Dans ce texte, nous cherchons tout particulièrement à faire ressortir que 1) les parties prenantes les plus touchées par les activités d’une entreprise ne sont pas nécessairement celles qui la préoccupent le plus en termes de gestion de risques ; 2) la gestion stratégique des parties prenantes par les entreprises tend naturellement à calquer et à reproduire les rapports de force inégaux existant au sein des sociétés ; 3) la véritable responsabilité sociale ne consiste pas à « gérer les parties prenantes », mais plutôt à participer conjointement avec elles à la résolution des problématiques sociales et environnementales, ce qui demande un engagement et une compassion sincères. Pour ce faire, il importe de développer un modèle de responsabilité sociale plus démocratique, moins paternaliste.

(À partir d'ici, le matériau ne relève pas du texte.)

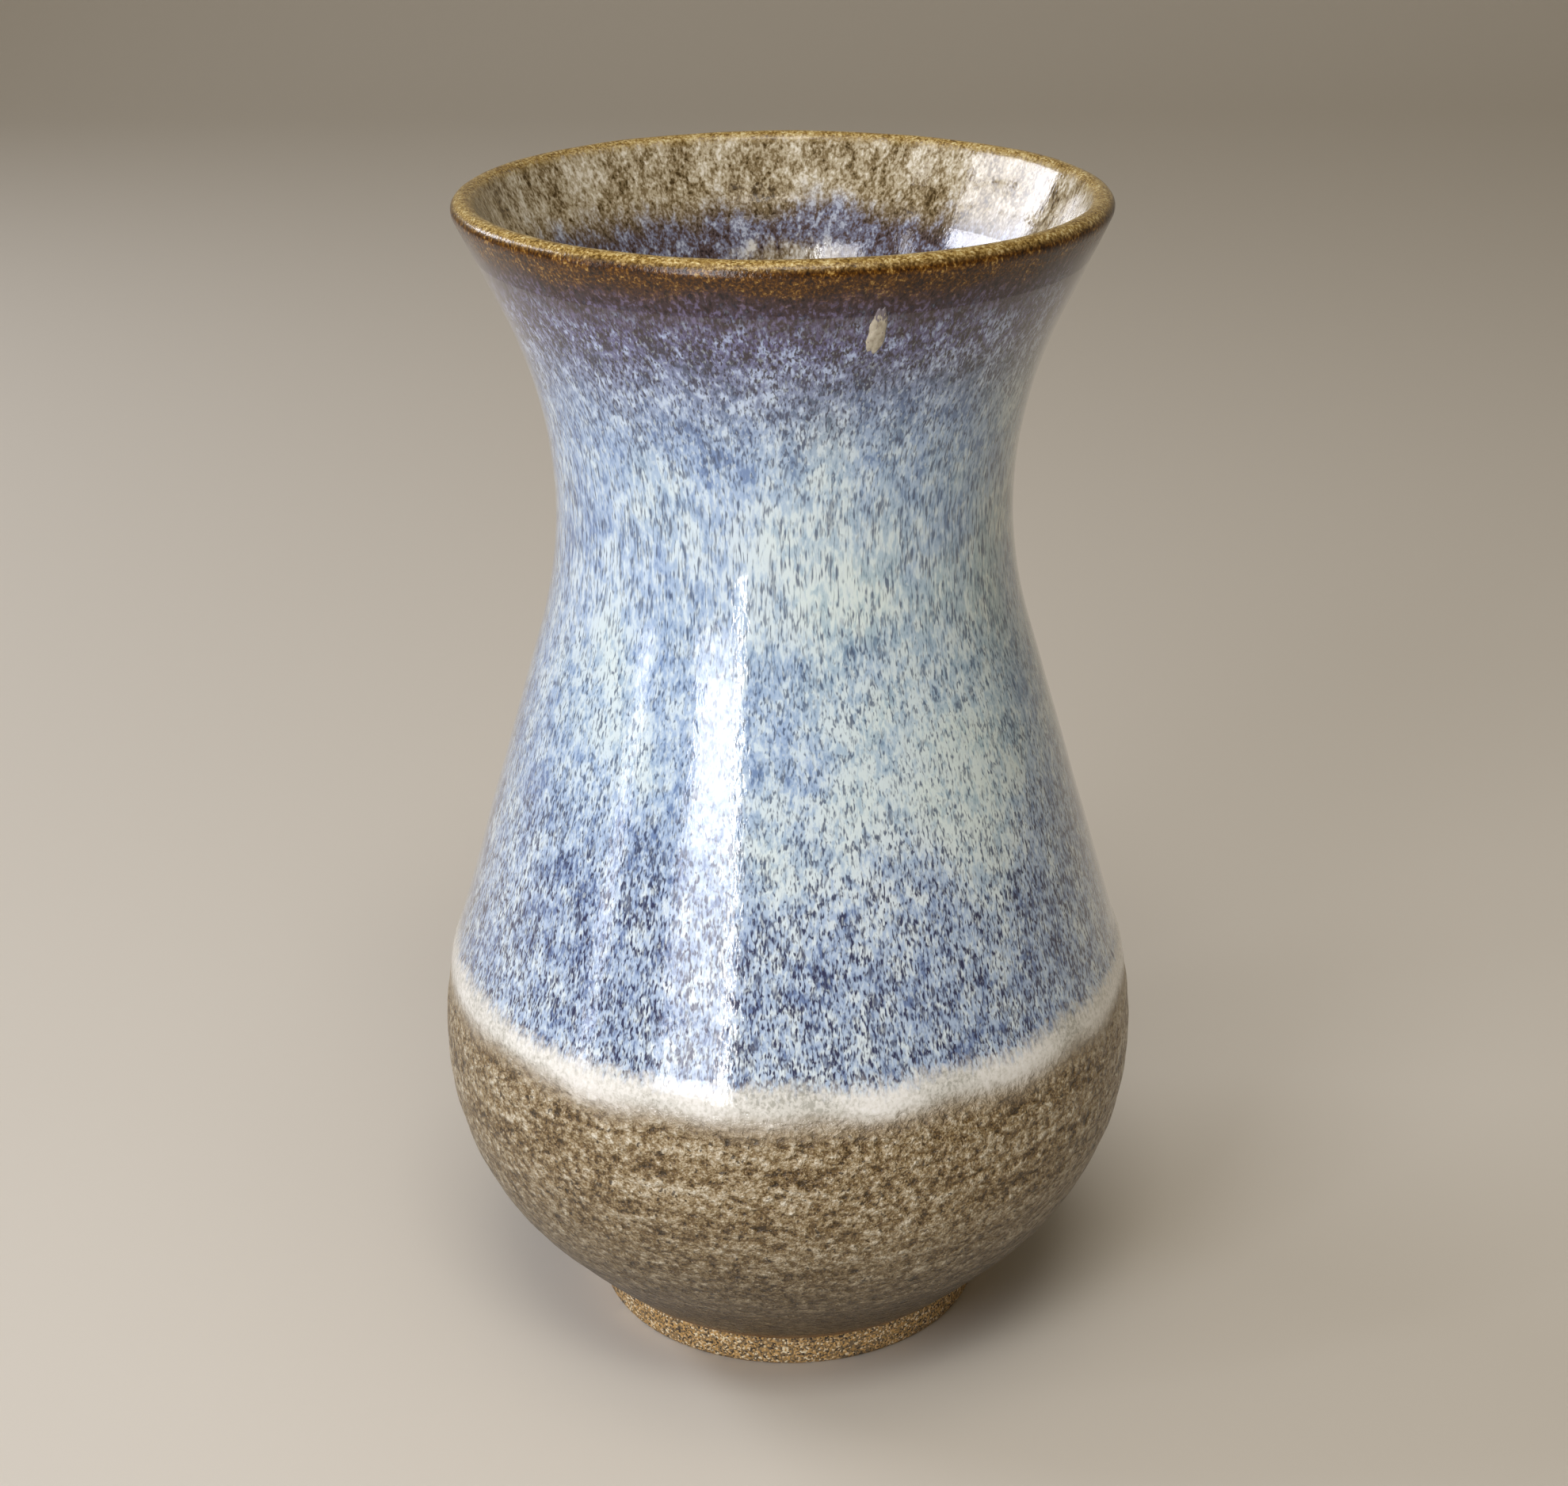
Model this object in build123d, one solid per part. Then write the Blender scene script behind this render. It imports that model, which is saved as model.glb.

Dans les pages qui suivent, nous relevons d’abord que la notion de « parties prenantes » est ambigüe et difficilement opérationnelle, qu’elle fait l’objet de multiples interprétations et qu’elle est susceptible d’être récupérée par une panoplie de groupes souhaitant intervenir dans les débats. Par la suite, nous utilisons l’exemple des campagnes « anti-sweatshops » pour montrer que les parties prenantes « professionnelles » comme les ONG, les groupes militants, les investisseurs institutionnels, les agences de notation et les organisations internationales accaparent souvent l’attention des entreprises. À l’inverse, les millions d’ouvriers qui remplissent les usines d’Asie et d’Amérique du Sud n’ont que très peu de moyens d’entrer en relation avec les grandes entreprises acheteuses et sont peu impliqués dans les discussions visant pourtant à améliorer leurs propres conditions. Enfin, nous lançons des pistes de réflexion sur l’importance de démocratiser les projets de responsabilité sociale (dont ceux découlant des institutions internationales) qui visent à répondre aux besoins des travailleurs et des populations des pays en développement.

La confusion des genres : qui sont les parties prenantes ?

Une première problématique se trouve dans l’identification des parties prenantes, c’est-à-dire les acteurs qui ont un « intérêt » (« stake ») particulier dans les activités d’une entreprise (Igalens & Point 2009). En s’inspirant des travaux de Henriques et Sadorsky (1999), de Morvan (2008) et de Igalens et Point (2009), on peut dresser une liste de parties prenantes potentielles et les regrouper en catégories. Les parties prenantes de type organisationnel incluent les actionnaires, les dirigeants, les créanciers, les clients et les fournisseurs et les employés (directs et indirects). Les parties prenantes reliées au marché comprennent les investisseurs (particuliers et institutionnels), les consommateurs et les concurrents. Les parties prenantes de type sociétal ou communautaire regroupent les médias, les ONG, les militants sociaux et environnementaux, les groupes de pression et le grand public. Les parties prenantes d’ordre réglementaire incluent les gouvernements, les syndicats et les organismes de surveillance et de réglementation.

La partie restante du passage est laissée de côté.